## Dataset rows
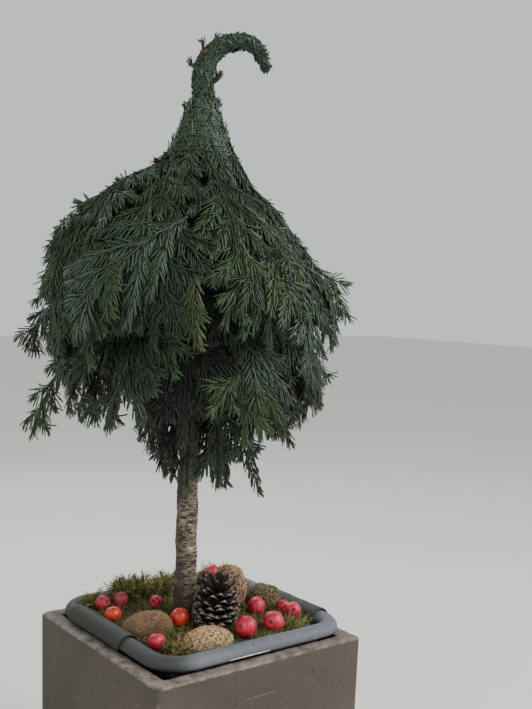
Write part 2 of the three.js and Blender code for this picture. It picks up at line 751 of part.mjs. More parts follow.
cone.position.set(CONE.x, CONE.y, mossHeight(CONE.x, CONE.y) - CONE.sink);
cone.rotation.set(CONE.lean[0], CONE.lean[1], 0, "ZYX");
layInBed(cone, solidOf(conePocket()));
bedGroup.add(meshOf("moss_bed", bed, MATERIALS.moss));

const plantGroup = new THREE.Group();
plantGroup.add(meshOf("birch_trunk", solidOf(trunk()), MATERIALS.bark));
plantGroup.add(meshOf("peak", peak().subtract(trunkSocket), MATERIALS.fir));
for (const { name, from, to, steps } of HOOK_PIECES) {
  const path = (share) => hookPath(THREE.MathUtils.lerp(from, to, share));
  const radius = (share) => hookRadius(THREE.MathUtils.lerp(from, to, share));
  plantGroup.add(meshOf(name, boundBundle(path, radius, 10, steps), MATERIALS.fir));
}
for (const tier of TIERS) {
  const tierGroup = new THREE.Group();
  tierGroup.position.copy(trunkAxis(tier.tie));
  for (let i = 0; i < tier.count; i += 1) {
    const arch = boughArch(tier, i);
    const holder = new THREE.Object3D();
    holder.position.copy(tierGroup.position);
    holder.rotation.z = arch.azimuth;
    holder.updateMatrix();
    const socket = trunkSocket.transform(holder.matrix.clone().invert().elements);
    const mesh = meshOf(`${tier.name}_${i + 1}`, firBough(arch).subtract(socket), MATERIALS.fir);
    mesh.rotation.z = arch.azimuth;
    tierGroup.add(mesh);
  }
  plantGroup.add(tierGroup);
}

const standard = new THREE.Group();
standard.add(planterGroup, bedGroup, plantGroup);

export default standard;
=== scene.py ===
# %% [markdown]
# # A fir-bough standard in a square planter
#
# Cut fir boughs are tied in tiers round a slim birch trunk, so that they hang like the brim and cone of a
# pointed hat. Its tip is a bundle of twigs, bound with thin wire, that hooks over to one side. Moss, stones,
# a pine cone and crab apples cover the soil of the liner pot, and the pot hangs in a square planter.
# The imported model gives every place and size. Here each of its plain solids gets its finish, and most are
# replaced by pieces with the real thing's detail.

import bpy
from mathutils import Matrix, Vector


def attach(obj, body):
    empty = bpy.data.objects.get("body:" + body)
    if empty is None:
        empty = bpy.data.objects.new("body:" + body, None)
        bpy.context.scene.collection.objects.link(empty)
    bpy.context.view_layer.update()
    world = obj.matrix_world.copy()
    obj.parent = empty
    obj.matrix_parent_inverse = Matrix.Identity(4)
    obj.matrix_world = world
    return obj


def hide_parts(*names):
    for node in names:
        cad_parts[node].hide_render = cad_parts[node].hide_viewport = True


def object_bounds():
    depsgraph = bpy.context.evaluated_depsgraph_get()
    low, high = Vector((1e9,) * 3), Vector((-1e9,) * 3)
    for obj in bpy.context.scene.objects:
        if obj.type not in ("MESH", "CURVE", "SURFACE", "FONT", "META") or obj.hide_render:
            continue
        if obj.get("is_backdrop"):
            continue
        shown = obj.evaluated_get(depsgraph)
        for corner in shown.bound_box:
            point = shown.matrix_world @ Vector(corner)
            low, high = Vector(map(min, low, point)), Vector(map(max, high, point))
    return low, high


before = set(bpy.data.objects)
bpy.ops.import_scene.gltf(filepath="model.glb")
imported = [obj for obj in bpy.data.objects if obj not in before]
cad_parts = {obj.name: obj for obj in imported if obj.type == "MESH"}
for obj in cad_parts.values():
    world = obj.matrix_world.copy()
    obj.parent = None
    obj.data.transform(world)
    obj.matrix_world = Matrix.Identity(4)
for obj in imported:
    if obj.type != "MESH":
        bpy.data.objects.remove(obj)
cad_low, cad_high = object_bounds()
print("packed model:", [round(size, 3) for size in cad_high - cad_low], "m,", len(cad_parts), "nodes")

# %% [markdown]
# Everything below is in metres, but the sizes of a plant in a pot are easier to read in millimetres. So the
# sizes are written in millimetres, and MM turns them into metres where a mesh is made.

# %% Tools used all through
import math
from contextlib import contextmanager

import bmesh
import bpy
import numpy as np
from mathutils import Matrix, Vector, noise

MM = 0.001
UP = Vector((0, 0, 1))


def only(piece):
    """Leaves edit mode and makes piece the one selected and active object."""
    if bpy.context.object and bpy.context.object.mode != "OBJECT":
        bpy.ops.object.mode_set(mode="OBJECT")
    bpy.ops.object.select_all(action="DESELECT")
    if piece:
        piece.select_set(True)
        bpy.context.view_layer.objects.active = piece
    return piece


@contextmanager
def editing(piece):
    """Edit mode on a piece, with all of it selected."""
    only(piece)
    bpy.ops.object.mode_set(mode="EDIT")
    bpy.ops.mesh.select_mode(type="VERT")
    bpy.ops.mesh.select_all(action="SELECT")
    yield
    bpy.ops.object.mode_set(mode="OBJECT")


def pick(piece, kind, test):
    """In edit mode, selects only the points (VERT), edges (EDGE) or faces (FACE) that pass a test."""
    bpy.ops.mesh.select_mode(type=kind)
    bpy.ops.mesh.select_all(action="DESELECT")
    mesh = bmesh.from_edit_mesh(piece.data)
    parts = {"VERT": mesh.verts, "EDGE": mesh.edges, "FACE": mesh.faces}[kind]
    for part in parts:
        if test(part):
            part.select_set(True)
    mesh.select_flush_mode()
    bmesh.update_edit_mesh(piece.data)


def modify(piece, kind, **settings):
    """Adds a modifier and applies it."""
    only(piece)
    modifier = piece.modifiers.new(kind.lower(), kind)
    for name, value in settings.items():
        setattr(modifier, name, value)
    bpy.ops.object.modifier_apply(modifier=modifier.name)
    return piece


def shape_points(piece, rule):
    """Moves each point of a piece to where rule, which takes and gives an array of places, says."""
    mesh = piece.data
    places = np.empty(len(mesh.vertices) * 3)
    mesh.vertices.foreach_get("co", places)
    mesh.vertices.foreach_set("co", rule(places.reshape(-1, 3)).ravel())
    mesh.update()
    return piece


def smooth(piece, angle=None):
    """Shades a piece smooth, all over or up to an angle in degrees."""
    only(piece)
    if angle:
        bpy.ops.object.shade_smooth_by_angle(angle=math.radians(angle))
    else:
        bpy.ops.object.shade_smooth()
    return piece


def set_place(piece):
    """Moves a piece's place and turn into its mesh, so that its object sits at the origin."""
    only(piece)
    bpy.ops.object.transform_apply(location=True, rotation=True, scale=True)
    return piece


def joined(pieces):
    """Joins pieces into the first of them."""
    only(pieces[0])
    for piece in pieces:
        piece.select_set(True)
    bpy.ops.object.join()
    return pieces[0]


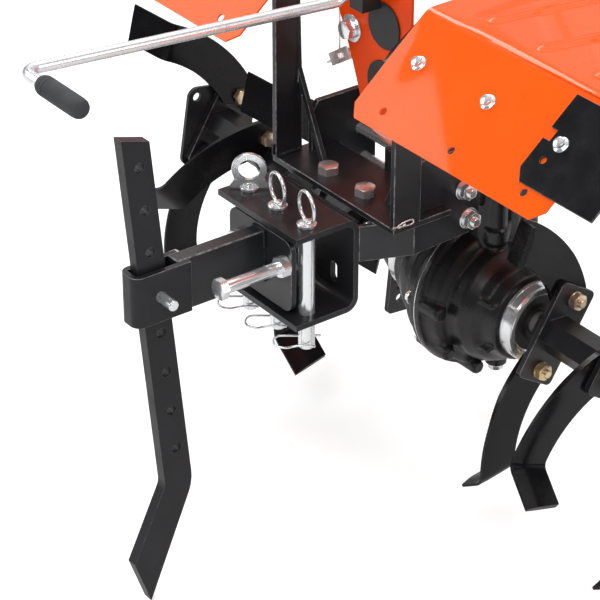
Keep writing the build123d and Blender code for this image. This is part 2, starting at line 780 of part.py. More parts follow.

## The request
Report how many lines of the preceding records include "names". Output the number only.

## Reply to the exercise
2